>> START PROVIDED DATA
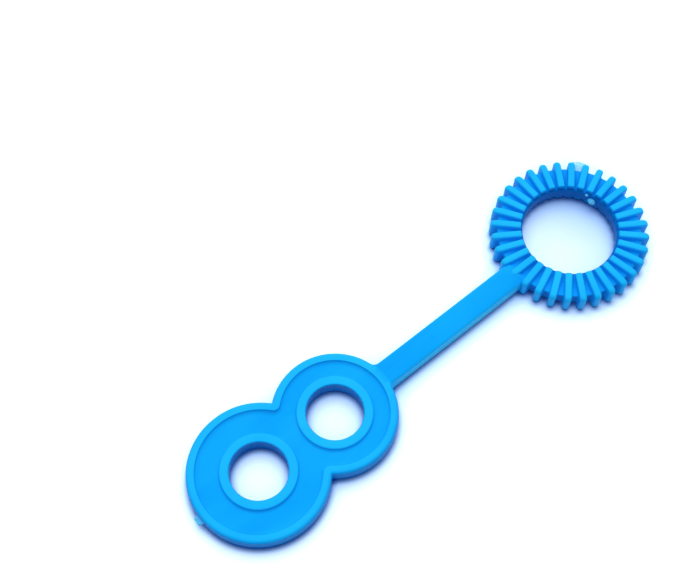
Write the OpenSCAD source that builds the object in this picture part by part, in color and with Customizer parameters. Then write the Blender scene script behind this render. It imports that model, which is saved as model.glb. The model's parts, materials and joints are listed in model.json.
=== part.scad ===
// Double-ended bubble wand: a ribbed dipping ring, a flat handle and a figure-eight head.
// The real wand is one moulding, so each node here is one feature of it, and the
// features meet face to face: the hoop inside the ring, its ribs, the handle, and the
// rim, web and two collared loops of the head, with the torn gate at the far end.
// The origin is the ring's centre at half its thickness. +X runs along the handle to
// the head and +Z up through the ring. Both broad sides of the wand are alike.

/* [Ring] */
// Diameter over the tips of the ribs
ring_d = 29.4; // [28.8:0.1:34]
// Width of the hoop inside the ring, from the hole to the floors between the ribs
hoop_w = 4.7; // [3:0.05:5]
// Thickness over the ribs
ring_t = 4.3; // [4:0.1:6]
// Radius on the hoop's outer edges
hoop_edge_r = 0.3; // [0.1:0.05:0.5]

/* [Ribs] */
// Number of ribs round the ring, the first of them on the handle's line
rib_count = 32; // [24:1:34]
// Width of a rib
rib_w = 1.4; // [1:0.1:1.5]
// Height of a rib above either flat face of the hoop
rib_rise = 0.95; // [0.5:0.05:1.3]
// Distance that a rib stands out past the hoop
rib_reach = 1.3; // [0.6:0.1:1.7]
// Distance from the hole to the inner ends of the ribs
rib_setback = 0.5; // [0:0.05:0.8]
// Radius on the outer corners of a rib
rib_tip_r = 0.9; // [0.3:0.1:1.2]
// Radius on the inner ends of a rib
rib_end_r = 0.3; // [0.1:0.05:0.4]

/* [Handle] */
// Length between the rib tips and the head
handle_l = 30.25; // [20:0.05:60]
// Width of the handle
handle_w = 4.6; // [3:0.1:6]
// Thickness of the handle
handle_t = 3.4; // [2.6:0.1:3.8]
// How far the handle laps over the hoop's flat faces
handle_lap = 0.6; // [0.4:0.1:1.5]
// Radius of the fillets where the handle meets the head
root_r = 1.2; // [0.5:0.1:3]

/* [Head] */
// Diameter of the hole in the near lobe
near_loop_d = 10.1; // [8:0.1:14]
// Diameter of the hole in the far lobe
far_loop_d = 10.2; // [8:0.1:14]
// Width of the collars round the two holes
collar_w = 1.7; // [1.2:0.05:2.5]
// Radius on the edges of the collars
collar_edge_r = 0.3; // [0.1:0.05:0.5]
// Width of the web round the near lobe's collar
near_web_w = 2.85; // [1.8:0.05:4]
// Width of the web round the far lobe's collar
far_web_w = 4.15; // [1.8:0.05:5]
// Width of the web between the two collars
mid_web_w = 3.1; // [1.5:0.05:4]
// Thickness of the head over its rim and collars
head_t = 3.4; // [2.6:0.1:4]
// Width of the raised rim
rim_w = 1.5; // [1:0.1:1.8]
// Depth of the web below the rim on either side
recess_depth = 0.6; // [0.3:0.1:1]
// Radius of the rim's inner corners between the lobes
notch_r = 1.2; // [0.5:0.1:2.5]
// Radius on the outer edges of the handle and the head
edge_r = 0.4; // [0.1:0.05:0.8]

/* [Gate] */
// Length of the torn gate past the far lobe
gate_l = 0.9; // [0.4:0.1:3]
// Width of the gate where it leaves the lobe
gate_root_w = 2.2; // [1:0.1:4]
// Width of the gate at its torn end
gate_tip_w = 1.6; // [0.6:0.1:3]
// Thickness of the gate
gate_t = 1; // [0.4:0.1:2]

/* [Hidden] */
$fn = 96;
// Overrun of the cuts
cut = 0.5;
// How deep the notch's circle bites into the discs that it blends, so that they meet cleanly
sink = 0.01;
// How far short of its tangent point each fillet at the handle's root stops, so that it ends blunt
blunt = 0.3;
plastic = [0.05, 0.63, 0.95];
stressed_plastic = [0.45, 0.78, 0.95];

tip_r = ring_d / 2;
hoop_r = tip_r - rib_reach;
bore_r = hoop_r - hoop_w;
hoop_t = ring_t - 2 * rib_rise;
rib_pitch = 360 / rib_count;

near_collar_r = near_loop_d / 2 + collar_w;
far_collar_r = far_loop_d / 2 + collar_w;
near_web_r = near_collar_r + near_web_w;
far_web_r = far_collar_r + far_web_w;
near_r = near_web_r + rim_w;
far_r = far_web_r + rim_w;
lobe_pitch = near_collar_r + mid_web_w + far_collar_r;
near_x = tip_r + handle_l + near_r;
far_x = near_x + lobe_pitch;
web_t = head_t - 2 * recess_depth;

// Where a circle of radius r touches two circles, of radii a and b, whose centres lie
// on the X axis at zero and at d. The point has Y above zero.
function touching(a, b, d, r) =
    let (x = (d * d + (a + r) * (a + r) - (b + r) * (b + r)) / (2 * d))
    [x, sqrt((a + r) * (a + r) - x * x)];

notch = [near_x, 0] + touching(near_web_r - sink, far_web_r - sink, lobe_pitch, notch_r);
root_y = handle_w / 2 + root_r;
root_x = near_x - sqrt((near_r + root_r) * (near_r + root_r) - root_y * root_y);
root_tip_y = root_y * near_r / (near_r + root_r) - blunt;

function rib_name(i) = str("ring_rib_", i < 10 ? "0" : "", i);

// A strip from x0 to x1 and of thickness t, centred on the X axis. Its corners have the
// radius r0 at x0 and r1 at x1.
module strip(x0, x1, t, r0, r1) {
    translate([x0 + r0, -t / 2]) square([x1 - r1 - x0 - r0, t]);
    if (r0 > 0) strip_end(x0, x0 + r0, t, r0);
    if (r1 > 0) strip_end(x1 - r1, x1 - r1, t, r1);
}

// The rounded end of a strip: its flat from x on, and its corners' centres at corner_x
module strip_end(x, corner_x, t, r) {
    translate([x, r - t / 2]) square([r, t - 2 * r]);
    for (side = [-1, 1]) translate([corner_x, side * (t / 2 - r)]) circle(r);
}

module ring_hoop() {
    color(plastic) rotate_extrude() strip(bore_r, hoop_r, hoop_t, 0, hoop_edge_r);
}

// The whole depth of rib i, before the hoop is taken out of it
module rib_blank(i) {
    rotate((i - 1) * rib_pitch) rotate([90, 0, 0])
        linear_extrude(rib_w, center = true)
        strip(bore_r + rib_setback, tip_r, ring_t, rib_end_r, rib_tip_r);
}

// Rib i, which wraps over the hoop's top, outside and underside
module ring_rib(i) {
    color(plastic) difference() {
        rib_blank(i);
        ring_hoop();
    }
}

// Cuts the two fillets beside the handle's root, with the edge radius carried round them
module root_cutters() {
    for (side = [-1, 1]) translate([root_x, side * root_y]) rotate_extrude() difference() {
        translate([0, -handle_t / 2 - cut]) square([root_r + edge_r, handle_t + 2 * cut]);
        translate([root_r, edge_r - handle_t / 2]) square([edge_r + cut, handle_t - 2 * edge_r]);
        for (face = [-1, 1])
            translate([root_r + edge_r, face * (handle_t / 2 - edge_r)]) circle(edge_r);
    }
}

module root_plan() {
    translate([root_x, -root_tip_y]) square([near_x - root_x, 2 * root_tip_y]);
}

// The handle's end reaches in between the first rib and its neighbours to the hoop
module handle_bar() {
    start_x = hoop_r - handle_lap;
    color(plastic) difference() {
        union() {
            translate([start_x, 0, 0]) rotate([90, 0, 90]) linear_extrude(near_x - start_x)
                strip(-handle_w / 2, handle_w / 2, handle_t, edge_r, edge_r);
            difference() {
                linear_extrude(handle_t, center = true) root_plan();
                root_cutters();
            }
        }
        translate([near_x, 0, 0]) cylinder(r = near_r, h = handle_t + 2 * cut, center = true);
        ring_hoop();
        for (i = [0:2]) rib_blank(i);
    }
}

module lobe(x, r) {
    translate([x, 0, 0]) rotate_extrude() strip(0, r, head_t, 0, edge_r);
}

// All that lies inside the rim: two discs blended by the notch radius
module inside_rim(h) {
    translate([near_x, 0, 0]) cylinder(r = near_web_r, h = h, center = true);
    translate([far_x, 0, 0]) cylinder(r = far_web_r, h = h, center = true);
    linear_extrude(h, center = true) difference() {
        polygon([[near_x, 0], notch, [far_x, 0], [notch[0], -notch[1]]]);
        for (side = [-1, 1]) translate([notch[0], side * notch[1]]) circle(notch_r);
    }
}

// Under the handle's root the rim keeps its full thickness out to its edge
module head_rim() {
    color(plastic) difference() {
        union() {
            lobe(near_x, near_r);
            lobe(far_x, far_r);
            linear_extrude(head_t, center = true) intersection() {
                translate([near_x, 0]) circle(near_r);
                root_plan();
            }
        }
        inside_rim(head_t + 2 * cut);
    }
}

module head_web() {
    color(plastic) difference() {
        inside_rim(web_t);
        translate([near_x, 0, 0]) cylinder(r = near_collar_r, h = web_t + 2 * cut, center = true);
        translate([far_x, 0, 0]) cylinder(r = far_collar_r, h = web_t + 2 * cut, center = true);
    }
}

module collar(x, r) {
    color(plastic) translate([x, 0, 0]) rotate_extrude()
        strip(r - collar_w, r, head_t, collar_edge_r, collar_edge_r);
}

module near_loop_collar() {
    collar(near_x, near_collar_r);
}

module far_loop_collar() {
    collar(far_x, far_collar_r);
}

module gate_nub() {
    end_x = far_x + far_r + gate_l;
    color(stressed_plastic) difference() {
        linear_extrude(gate_t, center = true) polygon([
            [far_x + far_web_r, -gate_root_w / 2], [end_x, -gate_tip_w / 2],
            [end_x, gate_tip_w / 2], [far_x + far_web_r, gate_root_w / 2]
        ]);
        translate([far_x, 0, 0]) cylinder(r = far_r, h = gate_t + 2 * cut, center = true);
    }
}

ring_hoop();
for (i = [1:rib_count]) ring_rib(i);
handle_bar();
head_rim();
head_web();
near_loop_collar();
far_loop_collar();
gate_nub();
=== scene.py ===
"""Dresses the bubble wand: one moulding in glossy blue plastic, lying on a white table.

Every feature of the moulding is a mesh of its own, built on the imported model's sizes with
the roundings and fillets that the mould leaves. Lengths are in metres in the wand's own
frame: the ring's centre is the origin, +X runs along the handle and +Z up.
"""
import json
import math

import bmesh
import bpy
from bpy.props import FloatProperty, FloatVectorProperty, PointerProperty
from bpy.types import Operator, Panel, PropertyGroup
from mathutils import Matrix, Vector, noise


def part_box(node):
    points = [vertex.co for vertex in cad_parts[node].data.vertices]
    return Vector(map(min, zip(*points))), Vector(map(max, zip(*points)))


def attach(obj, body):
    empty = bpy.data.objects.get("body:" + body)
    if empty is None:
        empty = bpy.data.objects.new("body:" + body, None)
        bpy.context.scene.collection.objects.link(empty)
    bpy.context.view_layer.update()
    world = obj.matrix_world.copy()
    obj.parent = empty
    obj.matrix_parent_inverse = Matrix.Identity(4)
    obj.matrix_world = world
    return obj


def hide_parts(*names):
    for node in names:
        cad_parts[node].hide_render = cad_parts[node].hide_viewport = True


bl_info = {
    "name": "Bubble Wand",
    "version": (1, 0, 0),
    "blender": (4, 5, 0),
    "location": "View3D > Sidebar > Bubble Wand",
    "description": "Builds a ribbed bubble wand of blue plastic and the table it lies on",
    "category": "Add Mesh",
}

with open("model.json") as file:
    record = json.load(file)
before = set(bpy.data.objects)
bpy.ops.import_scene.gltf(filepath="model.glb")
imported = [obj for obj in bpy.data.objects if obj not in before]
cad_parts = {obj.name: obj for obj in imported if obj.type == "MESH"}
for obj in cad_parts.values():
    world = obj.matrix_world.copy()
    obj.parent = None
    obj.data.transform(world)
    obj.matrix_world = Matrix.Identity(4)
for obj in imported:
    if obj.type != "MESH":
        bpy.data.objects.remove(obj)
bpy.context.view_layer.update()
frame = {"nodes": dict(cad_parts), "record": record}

MM = 0.001
BODY = "root"
# Name of the value of painted light and shade that each point of a piece keeps
PAINTED_LIGHT = "thin_glow"
SENSOR = 36.0
CLIP_NEAR = 0.01
CLIP_FAR = 20
SHARP_ANGLE = math.radians(40)
QUARTER = math.pi / 2
SAME_SPOT = 0.0005 * MM

# How many steps each kind of curve is cut into
LATHE_STEPS = 288
LOBE_STEPS = 240
NOTCH_STEPS = 10
EDGE_STEPS = 8
SECTION_STEPS = 6
SLOPE_STEPS = 10
RIB_FLAT_STEPS = 8
RIB_TURN_STEPS = 16
RIB_FOOT_STEPS = 4
RIB_SHOULDER_STEPS = 6
RAMP_STEPS = 8
HANDLE_STEPS = 40
HANDLE_COLUMNS = 12
FILLET_STEPS = 16
TABLE_STEPS = 24

# Length over which the handle's crown dies out before the head
CROWN_FADE = 4 * MM

# How the plastics shine
GLOSSY_SHINE = {"IOR": 1.5, "Specular IOR Level": 0.08, "Specular Tint": (0.02, 0.6, 1, 1)}
TORN_SHINE = {"IOR": 1.5, "Specular IOR Level": 0.3}

# Noise of the materials as waves per metre, octaves and stretch, then what each one does
STREAKS = (160, 3, (0.35, 1, 1))
STREAK_SPREAD = (-0.07, 0.07)
GLOSS_GRAIN = (1400, 2)
GLOSS_ROUGHNESS = (0.3, 0.42)
GLOSS_RELIEF = (2600, 3)
GLOSS_RELIEF_HEIGHT = 0.02 * MM
GLOSS_RELIEF_STRENGTH = 0.25
TEAR_STREAKS = (1800, 4)
TEAR_SPREAD = (0, 0.6)
TEAR_GRAIN = (3000, 2)
TEAR_ROUGHNESS = (0.45, 0.7)
TEAR_RELIEF = (4000, 4)
TEAR_RELIEF_HEIGHT = 0.05 * MM
TEAR_RELIEF_STRENGTH = 0.5
TABLE_GRAIN = (40, 3)
TABLE_GRAIN_SPREAD = (-0.02, 0.02)
NOISE_LOW = 0.3
NOISE_HIGH = 0.7

# The torn gate: its noise's seed and waves per metre, and how much of length, width and height is torn
GATE_SEED = 5
GATE_WAVES = 2200
GATE_TEAR = (0.35, 0.3, 0.5)

# The ribs that the film of flash joins, and each drip's turn round the hole, height and size as shares
FILM_RIBS = (19, 20)
DRIPS = ((math.radians(-164.5), 0.1, 1), (math.radians(-156), 0.9, 0.4))

# The table's shade near the wand. Each stop says how open a spot is to the light, and its colour then
SHADE_REACH = 1.25 * MM
SHADE_LEAN = math.radians(32)
SHADE_SAMPLES = 8
SHADE_STOPS = (
    (0.18, (0.0, 0.01, 0.12)),
    (0.40, (0.035, 0.09, 0.19)),
    (0.72, (0.43, 0.50, 0.59)),
    (0.95, (0.61, 0.68, 0.75)),
)
WIDE_SHADE_REACH = 7 * MM
WIDE_SHADE = (0.52, 0.80, 1.0)
HOLE_SHADE = (-5.4 * MM, -2.6 * MM, 0)
HOLE_SHADE_REACH = 20 * MM
HOLE_SHADE_DEPTH = 0.65
HOLE_SHADE_TINT = (0.30, 0.47, 0.72)
TABLE_LIFT = {"Color": (0, 0.15, 1, 1), "Strength": 0.06}
TABLE_BOUNCE = (0.75, 0.78, 0.82, 1)
SKY_TINT = (0.93, 0.96, 1, 1)
LAMP_TINT = (1, 0.985, 0.96)


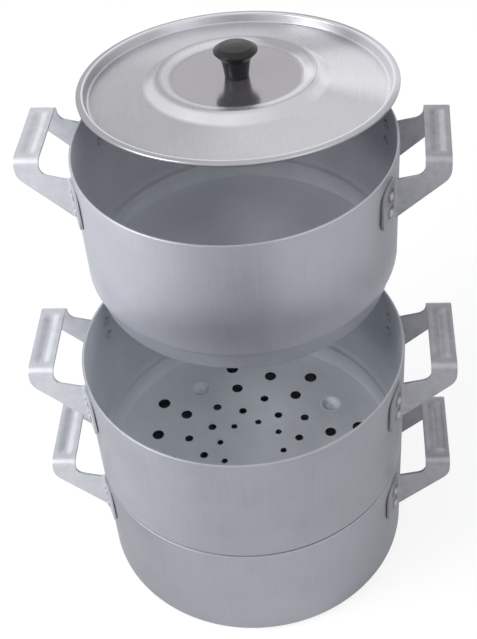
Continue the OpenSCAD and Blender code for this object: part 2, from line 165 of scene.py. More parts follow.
>> END PROVIDED DATA
**YOUR GOAL**
Reproduce the lines exactly, from the line that contains "module collar(x, r)" through the line that contains "if empty is", and nothing more.

**RESULT FOR THIS TASK**
module collar(x, r) {
    color(plastic) translate([x, 0, 0]) rotate_extrude()
        strip(r - collar_w, r, head_t, collar_edge_r, collar_edge_r);
}

module near_loop_collar() {
    collar(near_x, near_collar_r);
}

module far_loop_collar() {
    collar(far_x, far_collar_r);
}

module gate_nub() {
    end_x = far_x + far_r + gate_l;
    color(stressed_plastic) difference() {
        linear_extrude(gate_t, center = true) polygon([
            [far_x + far_web_r, -gate_root_w / 2], [end_x, -gate_tip_w / 2],
            [end_x, gate_tip_w / 2], [far_x + far_web_r, gate_root_w / 2]
        ]);
        translate([far_x, 0, 0]) cylinder(r = far_r, h = gate_t + 2 * cut, center = true);
    }
}

ring_hoop();
for (i = [1:rib_count]) ring_rib(i);
handle_bar();
head_rim();
head_web();
near_loop_collar();
far_loop_collar();
gate_nub();
=== scene.py ===
"""Dresses the bubble wand: one moulding in glossy blue plastic, lying on a white table.

Every feature of the moulding is a mesh of its own, built on the imported model's sizes with
the roundings and fillets that the mould leaves. Lengths are in metres in the wand's own
frame: the ring's centre is the origin, +X runs along the handle and +Z up.
"""
import json
import math

import bmesh
import bpy
from bpy.props import FloatProperty, FloatVectorProperty, PointerProperty
from bpy.types import Operator, Panel, PropertyGroup
from mathutils import Matrix, Vector, noise


def part_box(node):
    points = [vertex.co for vertex in cad_parts[node].data.vertices]
    return Vector(map(min, zip(*points))), Vector(map(max, zip(*points)))


def attach(obj, body):
    empty = bpy.data.objects.get("body:" + body)
    if empty is None:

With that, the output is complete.